Tighten budget allocation
Muhumuza said government needs to tighten the Budget allocation notwithstanding any deliverables.
“This can be done by scaling back on some of the projects like road projects whose construction doesn’t have to start immediately,” he said.
This is contrary to the message sent out by the president-elect. Infrastructure has been the core of President Museveni’s campaign message. His insistence has been that it is infrastructure that will boost the productivity of the economy. The government, once sworn, will continue this expenditure trajectory.
However, for such investments to deliver the much-needed production, the cost is expected to be much lower. For instance, power tariffs remain considerably high. It is expected that once the Isimba and Karuma Dams are completed, this would bring down power tariffs. For the business community, that is a wait of up to three years.
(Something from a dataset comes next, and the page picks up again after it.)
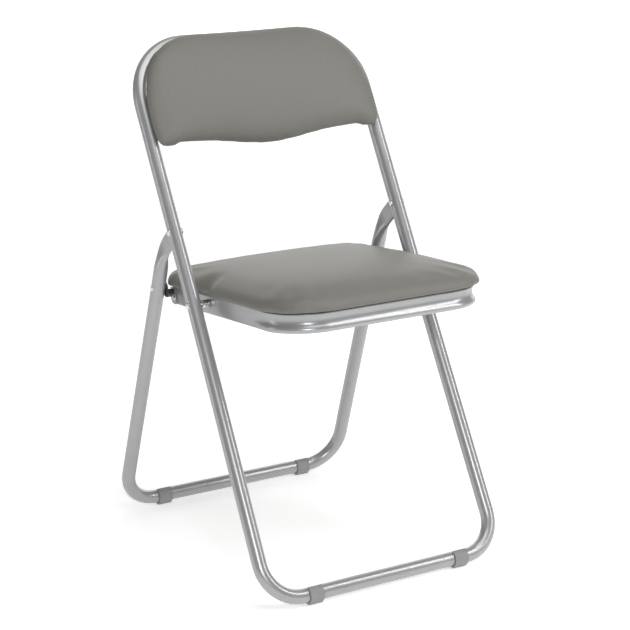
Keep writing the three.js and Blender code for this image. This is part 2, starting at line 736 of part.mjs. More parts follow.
const group = new THREE.Group();
const seatGroup = new THREE.Group();
seatGroup.position.copy(SEAT_PIVOT);
seatGroup.rotation.x = -SEAT_TILT;
group.add(seatGroup);

function put(parent, name, solid, look) {
  const mesh = new THREE.Mesh(geometryOf(solid), new THREE.MeshStandardMaterial(look));
  mesh.name = name;
  parent.add(mesh);
}

put(group, 'front_frame', frontFrame(), METAL);
put(group, 'rear_frame', rearFrame(), METAL);
put(group, 'backrest_board', backBoard(), BOARD);
put(group, 'backrest_pad', backPad(), VINYL);
put(seatGroup, 'seat_pan', seatPan(), METAL);
put(seatGroup, 'seat_board', seatBoard(), BOARD);
put(seatGroup, 'seat_pad', seatPad(), VINYL);
put(seatGroup, 'seat_rear_rod', rearRod(), DARK);

for (const [tag, side] of [['left', -1], ['right', 1]]) {
  put(group, `rear_pivot_rivet_${tag}`, rearPivotRivet(side), BRIGHT);
  put(group, `seat_pivot_rivet_${tag}`, seatPivotRivet(side), BRIGHT);
  put(group, `seat_pivot_spacer_${tag}`, seatSpacer(side), BRIGHT);
  put(group, `cradle_bracket_${tag}`, cradleBracket(side), DARK);
  put(group, `cradle_rivet_${tag}`, bracketRivet(side), BRIGHT);
  put(group, `front_foot_${tag}`, footClip(side * 130, -BAR_Y), PLASTIC);
  put(group, `rear_foot_${tag}`, footClip(side * 134, BAR_Y), PLASTIC);
  put(seatGroup, `rail_end_plate_${tag}`, railPlate(side), METAL);
  put(seatGroup, `rail_end_rivet_${tag}`, plateRivet(side), BRIGHT);
  LUG_S.forEach((s, i) => {
    put(group, `backrest_screw_${tag}_${i + 1}`, backScrew(side, s), BRIGHT);
  });
}
SEAT_SCREWS.forEach(([x, y], i) => {
  put(seatGroup, `seat_screw_${i + 1}`, seatScrew(x, y), BRIGHT);
});

export default group;
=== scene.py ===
"""Padded folding chair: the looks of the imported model, built in the order the chair is put together."""

import math

import bmesh
import bpy
from mathutils import Matrix, Vector
from mathutils.geometry import interpolate_bezier


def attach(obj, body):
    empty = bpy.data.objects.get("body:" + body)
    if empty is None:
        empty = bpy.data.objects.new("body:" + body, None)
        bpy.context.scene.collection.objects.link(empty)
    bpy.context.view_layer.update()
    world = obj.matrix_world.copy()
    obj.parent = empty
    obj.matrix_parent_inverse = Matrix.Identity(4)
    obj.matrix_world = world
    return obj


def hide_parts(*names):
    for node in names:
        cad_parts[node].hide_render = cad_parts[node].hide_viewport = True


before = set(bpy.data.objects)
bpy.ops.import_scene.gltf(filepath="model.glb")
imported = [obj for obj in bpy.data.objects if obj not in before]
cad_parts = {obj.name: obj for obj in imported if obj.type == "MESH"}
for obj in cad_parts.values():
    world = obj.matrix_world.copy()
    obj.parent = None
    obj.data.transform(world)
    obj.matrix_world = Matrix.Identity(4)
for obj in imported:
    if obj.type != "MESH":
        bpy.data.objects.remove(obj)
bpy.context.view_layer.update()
bpy.context.scene.view_settings.view_transform = "Standard"

# ---------------------------------------------------------------- front frame
# One loop of 22 mm steel tube: it stands on its lower bar, leans back and arches over the backrest.
# Bent cold on a former, slotted at the back for the rear legs' ends, and powder coated silver.
TUBE_R = 0.011
RING = 40
BAR_Z = 0.014
BAR_Y = 0.235
FRONT_LEAN = math.radians(29.9)
FOOT_HALF = 0.2055
LEG_HALF = 0.201
FLOOR_BEND = 0.058
ARCH_BEND = 0.101
ARCH_S = 0.875
SEAT_PIVOT_S = 0.4554
REAR_PIVOT_S = 0.5714
BACK_BOW = 0.010


class Value:
    """A shader number or colour: arithmetic on it adds Math nodes."""

    def __init__(self, finish, socket):
        self.finish = finish
        self.socket = socket

    def maths(self, operation, first, second):
        return self.finish.node("ShaderNodeMath", {"operation": operation}, {0: first, 1: second})

    def __add__(self, other):
        return self.maths("ADD", self, other)

    def __mul__(self, other):
        return self.maths("MULTIPLY", self, other)

    __radd__ = __add__
    __rmul__ = __mul__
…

For the next government, making promises was the easy part, delivering on them poses much greater realities from within and without.
BOU maintains CBR
Bank of Uganda in February, maintained the Central Bank Rate at 17 per cent to boost economic activity.
The CBR—rate at which commercial banks borrow from the Central Bank— has been maintained with the hope of encouraging commercial banks to provide low interest rate loans to the public.
This, according to the Central Bank Governor Tumusiime Mutebile, will in turn, support increased investment by the private sector in the economy.